C’est un pan entier du savoir mondial qui s’évapore
Or ce qui se passe aujourd’hui, c’est la destruction de la recherche, notamment de la recherche en santé globale. On sait, par exemple, que la destruction du programme Pepfar, le plan d’aide contre le sida, et de l’Usaid, l’agence américaine pour le développement international, va priver d’innombrables personnes d’un accès vital à des traitements contre la tuberculose et le VIH.
Cette situation accélérera également l’émergence de résistances antimicrobiennes, créant ainsi les conditions d’une future catastrophe sanitaire.
Parallèlement, d’autres scientifiques ont vu leurs recherches perturbées : par exemple, dans le cadre d’essais cliniques, lesquels doivent être rigoureusement contrôlés, des instructions ont été données pour changer certains mots comme « vaccination » ou « diversité ». Or modifier les termes d’un essai clinique revient à invalider la recherche elle-même. Des scientifiques sont même contraints de rétracter des publications essentielles, des travaux qui sont en réalité des traitements ! Si tous ceux qui, aux États-Unis, travaillent sur la génétique des populations ou la santé des femmes doivent s’effacer, c’est un pan entier du savoir mondial qui s’évapore.
Les mots « sexe biologique » sont également désormais interdits dans les projets de recherche, comme s’il n’y avait plus ni femmes, ni grossesses, ni possibilité de comparer l’impact d’une pathologie chez un homme et chez une femme. On prétend aussi qu’un vaccin peut être remplacé par de la vitamine A… Nous assistons à l’effondrement de pans entiers de la connaissance, alors que l’avenir de l’humanité dépend justement de ces avancées scientifiques.

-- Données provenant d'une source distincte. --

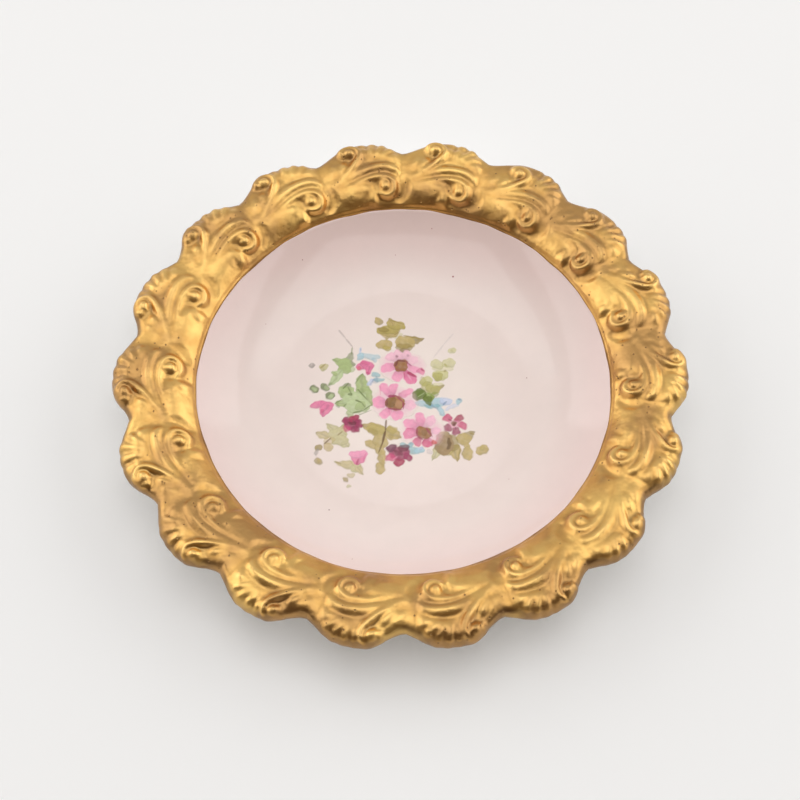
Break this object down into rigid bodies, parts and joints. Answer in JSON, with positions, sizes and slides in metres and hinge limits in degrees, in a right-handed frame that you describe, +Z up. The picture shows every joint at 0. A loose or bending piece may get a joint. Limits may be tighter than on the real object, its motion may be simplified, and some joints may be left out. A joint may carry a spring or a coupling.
{
  "type": "pin dish",
  "caption": "Round porcelain pin dish with a lobed, gilt scroll-moulded border, a pink well and a painted flower spray.",
  "frame": {"origin": "on the resting surface, under the middle of the foot ring", "axes": "+Z up through the middle of the dish; the spray's top points to +Y"},
  "size_m": [0.1272, 0.1258, 0.0178],
  "materials": {
    "porcelain": "clear glaze over white porcelain",
    "gilt": "burnished gold film over moulded porcelain, satin",
    "pink_ground": "glossy pale pink ground",
    "rose": "fired enamel, glossy",
    "maroon": "fired enamel, glossy",
    "blue": "fired enamel, glossy",
    "green": "fired enamel, glossy",
    "lime": "fired enamel, glossy",
    "olive": "fired enamel, glossy",
    "brown": "fired enamel, glossy"
  },
  "bodies": {
    "root": {"porcelain_body": "porcelain", "gilt_border": "gilt", "pink_ground": "pink_ground", "daisy_upper": "rose", "daisy_upper_centre": "brown", "daisy_middle": "rose", "daisy_middle_centre": "brown", "daisy_lower": "rose", "daisy_lower_centre": "brown", "blossom_left": "maroon", "blossom_right": "maroon", "blossom_low": "maroon", "bud_high": "rose", "bud_left": "rose", "bud_low": "rose", "sprig_high": "blue", "sprig_middle": "blue", "sprig_right": "blue", "sprig_low": "blue", "leaf_top": "olive", "leaf_crown": "olive", "leaf_high_left": "green", "leaf_broad": "green", "leaf_high_right": "lime", "leaf_right": "lime", "leaf_small": "green", "leaf_low_left": "olive", "leaf_middle": "olive", "leaf_foot": "olive", "leaf_low_right": "brown", "leaf_outer_right": "brown", "berry_1": "olive", "berry_2": "olive", "berry_3": "olive", "berry_4": "olive", "berry_5": "olive", "berry_6": "olive", "berry_7": "olive", "berry_8": "olive", "berry_9": "olive", "berry_10": "olive", "berry_11": "olive", "berry_12": "olive", "stem_left": "olive", "stem_middle": "olive", "stem_right": "olive"}
  },
  "joints": []
}
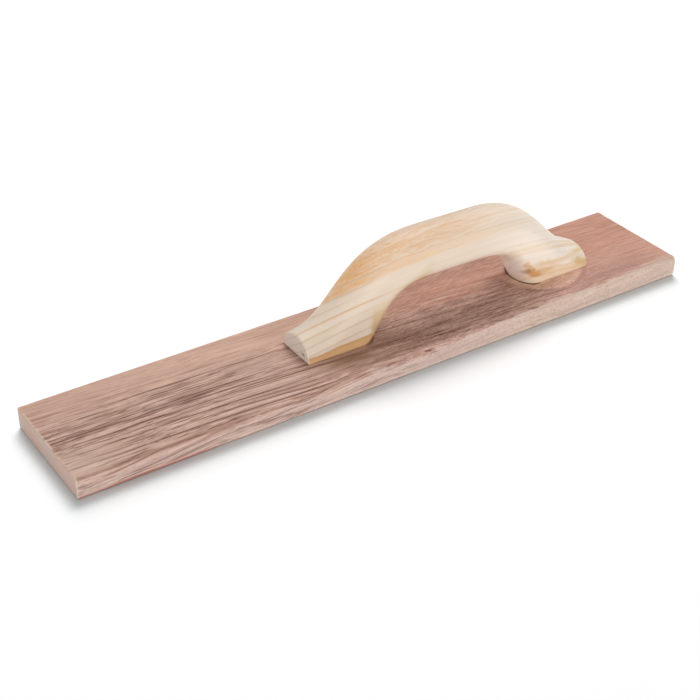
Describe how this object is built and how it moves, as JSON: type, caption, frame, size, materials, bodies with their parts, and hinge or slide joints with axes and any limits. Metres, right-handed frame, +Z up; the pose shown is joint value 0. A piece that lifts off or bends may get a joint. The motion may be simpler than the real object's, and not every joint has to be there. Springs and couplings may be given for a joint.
{
  "type": "wooden hand float",
  "caption": "Wooden hand float: a long flat hardwood blade with a sawn, rounded D-shaped pine handle screwed on from below, for smoothing fresh concrete.",
  "frame": {"origin": "centre of the blade's flat working (bottom) face", "axes": "+X along the blade towards the end the handle sits nearer to, +Y across the blade, +Z up from the working face through the handle"},
  "size_m": [0.508, 0.0888, 0.0862],
  "materials": {
    "blade_wood": "unfinished open-pored reddish-brown hardwood, planed",
    "handle_wood": "unfinished clear pine, sanded smooth",
    "screw_steel": "bright zinc-plated steel"
  },
  "bodies": {
    "root": {"blade": "blade_wood", "handle": "handle_wood", "screw_front_1": "screw_steel", "screw_front_2": "screw_steel", "screw_rear_1": "screw_steel", "screw_rear_2": "screw_steel"}
  },
  "joints": []
}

Ce que l’on croit acquis peut être retiré à tout moment
Face à ces attaques, il est d’abord essentiel de se rappeler que protéger la recherche est un devoir collectif. La recherche permet à tous d’accéder à des informations fiables pour prendre des décisions cruciales, qu’il s’agisse de politiques de santé publique, de soins médicaux ou des grands choix de société. Comment agir à notre niveau ? En France, de nombreuses discussions ont lieu pour trouver des moyens d’accueillir nos collègues menacés. La science ne peut pas être mise en pause. Il est impossible de l’interrompre pour la reprendre dix ou vingt ans après. Lorsqu’on perd ce système de connexion entre les chercheurs, il est impossible de le reconstruire. Nous devons donc absolument tout faire pour préserver la recherche, accueillir les scientifiques en Europe pour qu’ils puissent poursuivre leur travail. Ensuite, il faut essayer de sauver les données, bien que certaines soient d’une telle envergure qu’il sera difficile de les préserver.
Ce qui se passe actuellement aux États-Unis doit nous servir de leçon : c’est l’occasion de prendre conscience qu’il faut rester extrêmement vigilants. Ce que l’on croit acquis peut être retiré à tout moment, même dans la première puissance mondiale, même dans un pays démocratique qui, bien que loin d’être parfait, portait certaines valeurs.
Les scientifiques, ce sont aussi les universités, les organismes de recherche, les chercheurs et les ingénieurs, l’ensemble de ce réseau de personnes qui, ensemble, construisent ce que doivent être les faits.
Détruire la crédibilité des scientifiques, les considérer comme non pertinents, c’est s’inscrire dans la logique de Donald Trump. En terrorisant ces esprits libres, en leur ôtant les moyens nécessaires pour résister, on neutralise toute forme de remise en question.